TASK DETAILS:
Check every line of the entries below for the word "caption", and copy the ones that have it.

LISTED ENTRIES:
┏━━
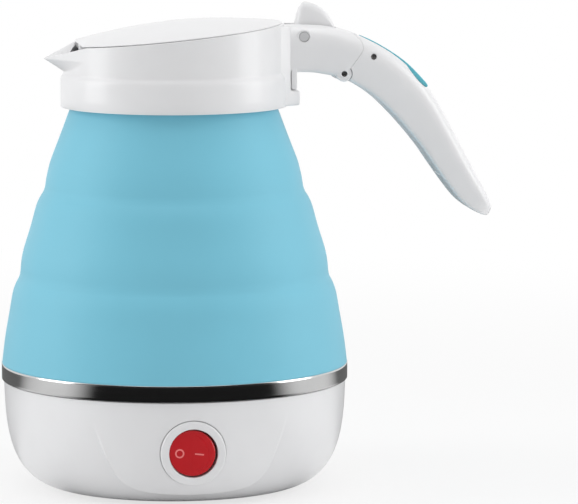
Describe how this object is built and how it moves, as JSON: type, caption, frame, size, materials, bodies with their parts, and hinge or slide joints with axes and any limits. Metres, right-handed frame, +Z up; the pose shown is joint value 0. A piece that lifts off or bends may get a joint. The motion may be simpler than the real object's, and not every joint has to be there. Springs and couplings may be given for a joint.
{
  "type": "collapsible electric kettle",
  "caption": "Travel kettle whose soft body collapses between a heated base and a spouted neck, with a flip lid and a folding handle.",
  "frame": {"origin": "on the table under the kettle's axis, at the middle of the base's resting pad", "axes": "+Z up along the kettle's axis, +X towards the handle, -X towards the spout, -Y towards the switch, +Y towards the power inlet"},
  "size_m": [0.1869, 0.1311, 0.1828],
  "materials": {
    "white_plastic": "fine satin moulded plastic",
    "inner_white": "matte moulded plastic",
    "blue_silicone": "smooth satin silicone",
    "blue_plastic": "satin moulded plastic",
    "seal_silicone": "translucent grey silicone",
    "grey_rubber": "matte rubber",
    "polished_band": "polished metal",
    "steel": "brushed stainless steel",
    "aluminium": "cast aluminium",
    "plated_brass": "nickel plated brass",
    "red_rocker": "glossy red plastic",
    "black_plastic": "matte black plastic",
    "fuse_sleeve": "woven glass sleeve",
    "brown_insulation": "heat-proof insulation",
    "blue_insulation": "heat-proof insulation"
  },
  "bodies": {
    "base": {"base_shell": "white_plastic", "base_bottom_cover": "inner_white", "base_screw_1": "steel", "base_screw_2": "steel", "base_screw_3": "steel", "foot_1": "grey_rubber", "foot_2": "grey_rubber", "foot_3": "grey_rubber", "foot_4": "grey_rubber", "trim_band": "polished_band", "heating_pan": "steel", "pan_seal": "seal_silicone", "heat_spreader": "aluminium", "heating_element": "steel", "thermostat": "black_plastic", "thermal_fuse": "fuse_sleeve", "lead_live": "brown_insulation", "lead_switched": "brown_insulation", "lead_neutral": "blue_insulation", "switch_bezel": "white_plastic", "switch_housing": "black_plastic", "inlet_housing": "black_plastic", "inlet_pin_1": "plated_brass", "inlet_pin_2": "plated_brass", "inlet_pin_3": "plated_brass", "silicone_lower_tier": "blue_silicone"},
    "middle_tier": {"silicone_middle_tier": "blue_silicone"},
    "top": {"silicone_upper_tier": "blue_silicone", "neck_clamp_ring": "inner_white", "collar": "white_plastic", "handle_bracket": "white_plastic", "bracket_screw_1": "steel", "bracket_screw_2": "steel", "lid_hinge_pin": "white_plastic", "handle_fold_pin": "steel"},
    "lid": {"lid": "white_plastic", "lid_seal": "seal_silicone"},
    "handle": {"handle_grip": "white_plastic", "handle_inner_cover": "white_plastic", "lever_pin": "steel", "lever_spring": "steel"},
    "lever": {"release_lever": "blue_plastic"},
    "rocker": {"switch_rocker": "red_rocker"}
  },
  "joints": [
    {"name": "body_collapse", "type": "slide", "parent": "base", "child": "top", "axis": [0, 0, 1], "range_m": [-0.064, 0]},
    {"name": "middle_tier_collapse", "type": "slide", "parent": "base", "child": "middle_tier", "axis": [0, 0, 1], "range_m": [-0.032, 0]},
    {"name": "lid_hinge", "type": "hinge", "parent": "top", "child": "lid", "pos_m": [0.0482, 0, 0.17], "axis": [0, 1, 0], "range_deg": [0, 70]},
    {"name": "handle_fold", "type": "hinge", "parent": "top", "child": "handle", "pos_m": [0.0634, 0, 0.156], "axis": [0, 1, 0], "range_deg": [0, 40]},
    {"name": "lever_press", "type": "hinge", "parent": "handle", "child": "lever", "pos_m": [0.0746, 0, 0.1623], "axis": [0, 1, 0], "range_deg": [0, 4], "stiffness_Nm_per_rad": 0.6, "springref_deg": -2.01},
    {"name": "switch_rock", "type": "hinge", "parent": "base", "child": "rocker", "pos_m": [0, -0.05987, 0.0219], "axis": [0, 0, 1], "range_deg": [0, 14]}
  ],
  "couplings": [
    {"joint": "middle_tier_collapse", "follows": "body_collapse", "ratio": 0.5}
  ]
}
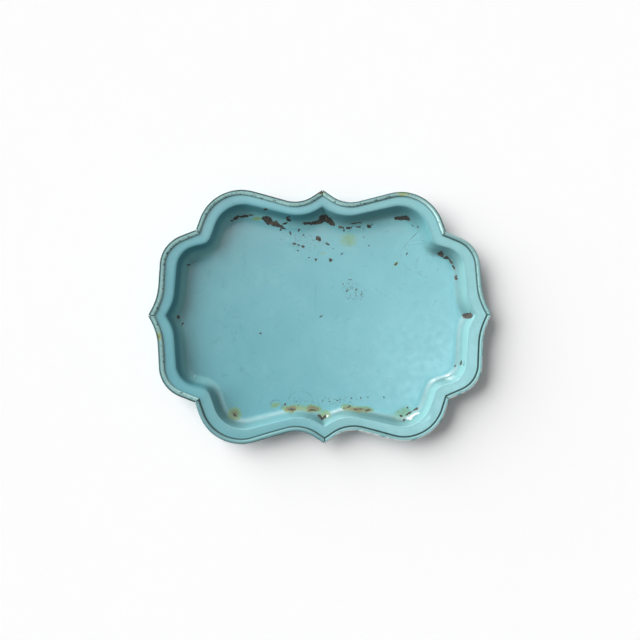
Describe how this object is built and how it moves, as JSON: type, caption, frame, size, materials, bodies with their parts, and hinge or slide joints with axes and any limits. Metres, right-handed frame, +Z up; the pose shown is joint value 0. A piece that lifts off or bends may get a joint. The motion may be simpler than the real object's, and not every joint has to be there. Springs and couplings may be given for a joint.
{
  "type": "serving tray",
  "caption": "Shallow painted sheet-steel serving tray with a scalloped cartouche outline, sloping wall, flat flange and wired hem.",
  "frame": {"origin": "middle of the tray on the surface it stands on, under the floor", "axes": "+Z up; X along the long side between the end cusps, Y across between the front and back cusps; the outline is symmetrical about both"},
  "size_m": [0.4056, 0.2994, 0.0214],
  "materials": {
    "turquoise_paint": "semi-gloss turquoise paint on sheet steel, chipped and rust-spotted",
    "wire_steel": "dull, lightly rusted steel wire"
  },
  "bodies": {
    "root": {"tray_pan": "turquoise_paint", "rim_wire_back_left": "wire_steel", "rim_wire_back_right": "wire_steel", "rim_wire_front_left": "wire_steel", "rim_wire_front_right": "wire_steel", "rim_wire_left_back": "wire_steel", "rim_wire_left_front": "wire_steel", "rim_wire_right_back": "wire_steel", "rim_wire_right_front": "wire_steel"}
  },
  "joints": []
}
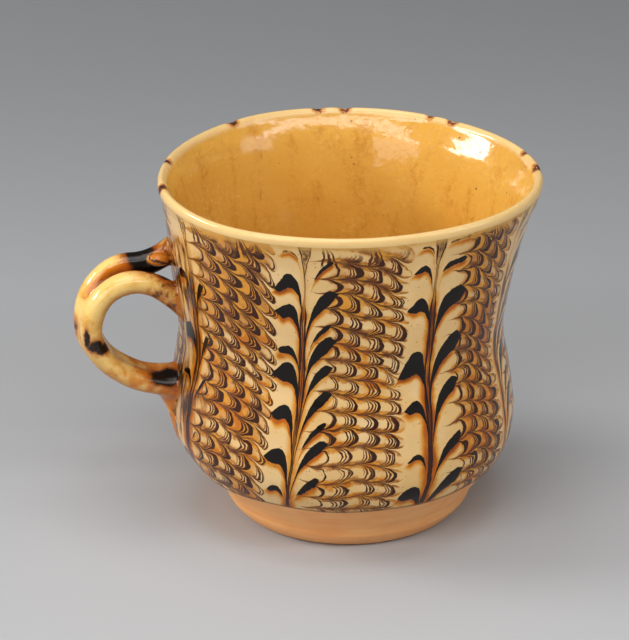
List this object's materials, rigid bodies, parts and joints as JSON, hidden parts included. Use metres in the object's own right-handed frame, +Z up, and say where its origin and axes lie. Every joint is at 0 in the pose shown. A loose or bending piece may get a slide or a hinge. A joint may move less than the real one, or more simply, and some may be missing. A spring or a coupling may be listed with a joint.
{
  "type": "mug",
  "caption": "Small hand-thrown earthenware mug with a waisted, flared body, feathered slip outside, honey glaze inside and a looped handle of paired clay rolls.",
  "frame": {"origin": "centre of the flat base", "axes": "+Z up through the middle of the foot, the handle points along -X, +Y is to the right of someone who looks along -X at the handle"},
  "size_m": [0.1227, 0.0998, 0.0942],
  "materials": {
    "bare_clay": "bare fired earthenware, satin, with fine turning lines",
    "feathered_slip": "cream and black-brown slip combed into feathers under a clear gloss glaze",
    "honey_glaze": "honey-coloured gloss glaze, finely crazed and speckled",
    "handle_glaze": "cream slip under amber gloss glaze that pools orange and black in the groove"
  },
  "bodies": {
    "root": {"thrown_body": "bare_clay", "slip_coat": "feathered_slip", "glaze_lining": "honey_glaze", "handle_front_roll": "handle_glaze", "handle_back_roll": "handle_glaze", "upper_joint_wad": "handle_glaze", "lower_joint_tail": "handle_glaze"}
  },
  "joints": []
}
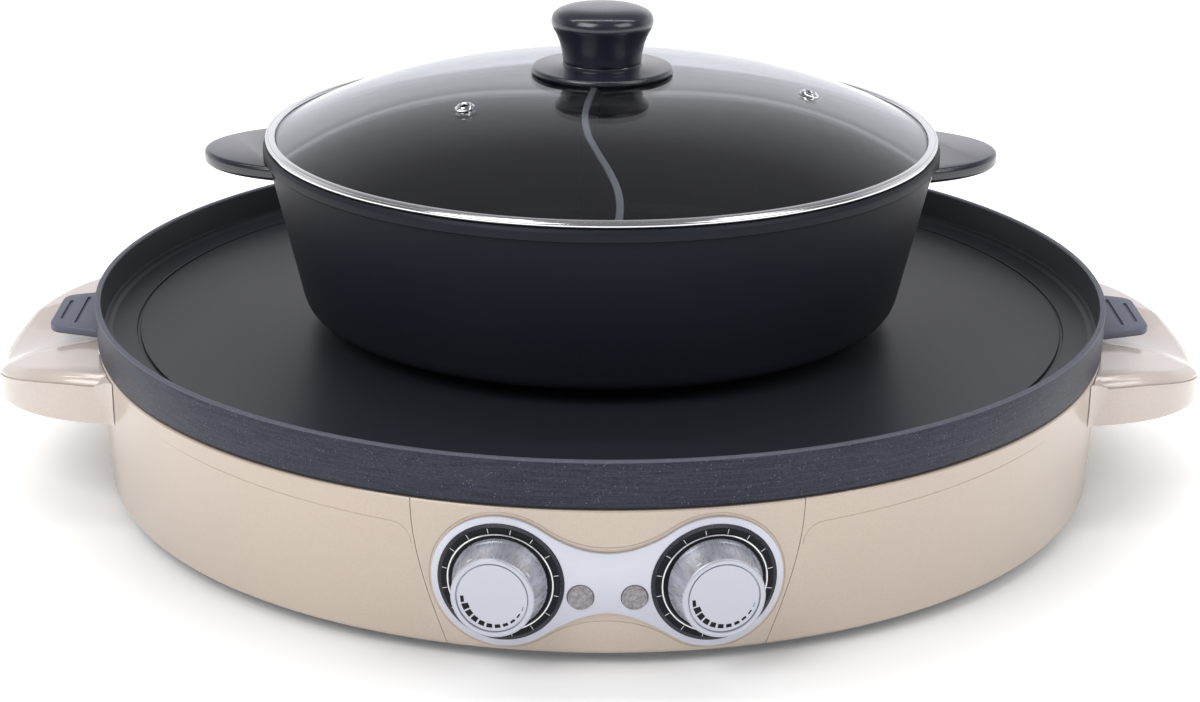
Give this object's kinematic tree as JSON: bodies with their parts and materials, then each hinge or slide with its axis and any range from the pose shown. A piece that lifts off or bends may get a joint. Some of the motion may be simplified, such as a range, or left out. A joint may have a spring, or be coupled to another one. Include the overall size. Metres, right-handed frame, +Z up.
{
  "type": "hot pot grill combo",
  "caption": "Round electric grill base with a lift-off pan, a divided pot with a domed glass lid standing on a heater in its middle, hollow side grips and front control knobs.",
  "frame": {"origin": "on the table, under the middle of the whole outline seen from above", "axes": "+Z up, -Y towards the user and the control panel, +X to the user's right"},
  "size_m": [0.53, 0.4558, 0.2059],
  "materials": {
    "champagne_paint": "satin champagne paint with a fine metallic flake",
    "pearl_plastic": "pearly moulded plastic",
    "cast_pan_coating": "dark grey non-stick coating on a casting",
    "dark_plastic": "dark slate moulded plastic",
    "pot_enamel": "satin navy-black coating on a casting",
    "black_phenolic": "glossy black heat-proof plastic",
    "smoked_glass": "tempered glass, slightly smoky",
    "polished_steel": "polished stainless steel",
    "satin_aluminium": "satin silver-blue",
    "silver_plastic": "silver-plated plastic, turned finish",
    "dial_black": "black band with light ticks",
    "lamp_lens": "grey translucent lens",
    "galvanised_steel": "plain pressed steel",
    "cast_aluminium": "machined casting",
    "element_sheath": "dark oxidised sheath",
    "black_plastic": "black moulded plastic",
    "foot_rubber": "black rubber"
  },
  "bodies": {
    "base": {"base_shell": "champagne_paint", "front_panel": "champagne_paint", "control_plate": "satin_aluminium", "hotpot_dial_ring": "dial_black", "grill_dial_ring": "dial_black", "hotpot_lamp_lens": "lamp_lens", "grill_lamp_lens": "lamp_lens", "hotpot_thermostat": "black_plastic", "grill_thermostat": "black_plastic", "heat_reflector": "galvanised_steel", "heater_sleeve": "galvanised_steel", "hotpot_heater_plate": "cast_aluminium", "grill_heater_element": "element_sheath", "element_saddle_1": "galvanised_steel", "element_saddle_2": "galvanised_steel", "element_saddle_3": "galvanised_steel", "bottom_cover": "galvanised_steel", "cover_screw_1": "polished_steel", "cover_screw_2": "polished_steel", "cover_screw_3": "polished_steel", "cover_screw_4": "polished_steel", "foot_1": "foot_rubber", "foot_2": "foot_rubber", "foot_3": "foot_rubber", "foot_4": "foot_rubber", "power_inlet": "black_plastic", "left_side_handle": "pearl_plastic", "right_side_handle": "pearl_plastic", "left_handle_screw_1": "polished_steel", "left_handle_screw_2": "polished_steel", "right_handle_screw_1": "polished_steel", "right_handle_screw_2": "polished_steel"},
    "grill_pan": {"grill_pan": "cast_pan_coating", "pan_handle_left": "dark_plastic", "pan_handle_right": "dark_plastic", "pan_handle_screw_left": "polished_steel", "pan_handle_screw_right": "polished_steel"},
    "pot": {"pot_body": "pot_enamel", "pot_handle_left": "black_phenolic", "pot_handle_right": "black_phenolic", "pot_handle_screw_left": "polished_steel", "pot_handle_screw_right": "polished_steel"},
    "lid": {"lid_glass": "smoked_glass", "lid_rim": "polished_steel", "lid_knob": "black_phenolic", "lid_knob_guard": "black_phenolic", "lid_knob_screw": "polished_steel", "lid_washer": "foot_rubber", "steam_vent_left": "polished_steel", "steam_vent_right": "polished_steel"},
    "hotpot_knob": {"hotpot_knob": "silver_plastic", "hotpot_knob_shaft": "galvanised_steel"},
    "grill_knob": {"grill_knob": "silver_plastic", "grill_knob_shaft": "galvanised_steel"}
  },
  "joints": [
    {"name": "pan_lift", "type": "slide", "parent": "base", "child": "grill_pan", "axis": [0, 0, 1], "range_m": [0, 0.12]},
    {"name": "pot_lift", "type": "slide", "parent": "grill_pan", "child": "pot", "axis": [0, 0, 1], "range_m": [0, 0.1]},
    {"name": "lid_lift", "type": "slide", "parent": "pot", "child": "lid", "axis": [0, 0, 1], "range_m": [0, 0.08]},
    {"name": "hotpot_knob_turn", "type": "hinge", "parent": "base", "child": "hotpot_knob", "pos_m": [-0.03953, -0.20898, 0.0345], "axis": [-0.1815, -0.9834, 0], "range_deg": [-270, 0]},
    {"name": "grill_knob_turn", "type": "hinge", "parent": "base", "child": "grill_knob", "pos_m": [0.03953, -0.20898, 0.0345], "axis": [0.1815, -0.9834, 0], "range_deg": [-270, 0]}
  ]
}
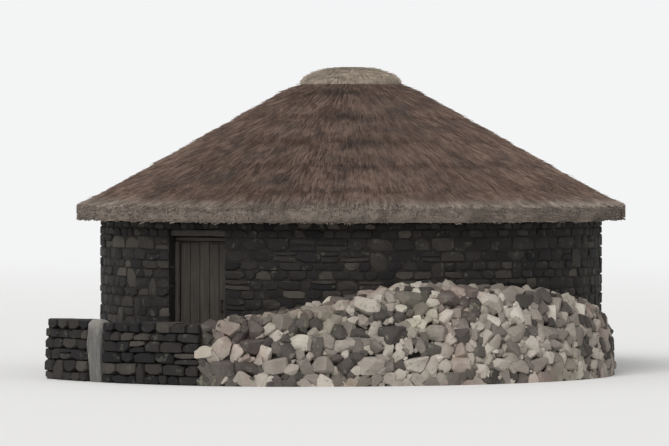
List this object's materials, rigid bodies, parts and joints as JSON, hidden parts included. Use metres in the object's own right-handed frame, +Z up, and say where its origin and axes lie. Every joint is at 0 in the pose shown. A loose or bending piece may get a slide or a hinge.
┗━━
COMPLETE RESPONSE:
Describe how this object is built and how it moves, as JSON: type, caption, frame, size, materials, bodies with their parts, and hinge or slide joints with axes and any limits. Metres, right-handed frame, +Z up; the pose shown is joint value 0. A piece that lifts off or bends may get a joint. The motion may be simpler than the real object's, and not every joint has to be there. Springs and couplings may be given for a joint.
  "caption": "Travel kettle whose soft body collapses between a heated base and a spouted neck, with a flip lid and a folding handle.",
Describe how this object is built and how it moves, as JSON: type, caption, frame, size, materials, bodies with their parts, and hinge or slide joints with axes and any limits. Metres, right-handed frame, +Z up; the pose shown is joint value 0. A piece that lifts off or bends may get a joint. The motion may be simpler than the real object's, and not every joint has to be there. Springs and couplings may be given for a joint.
  "caption": "Shallow painted sheet-steel serving tray with a scalloped cartouche outline, sloping wall, flat flange and wired hem.",
  "caption": "Small hand-thrown earthenware mug with a waisted, flared body, feathered slip outside, honey glaze inside and a looped handle of paired clay rolls.",
  "caption": "Round electric grill base with a lift-off pan, a divided pot with a domed glass lid standing on a heater in its middle, hollow side grips and front control knobs.",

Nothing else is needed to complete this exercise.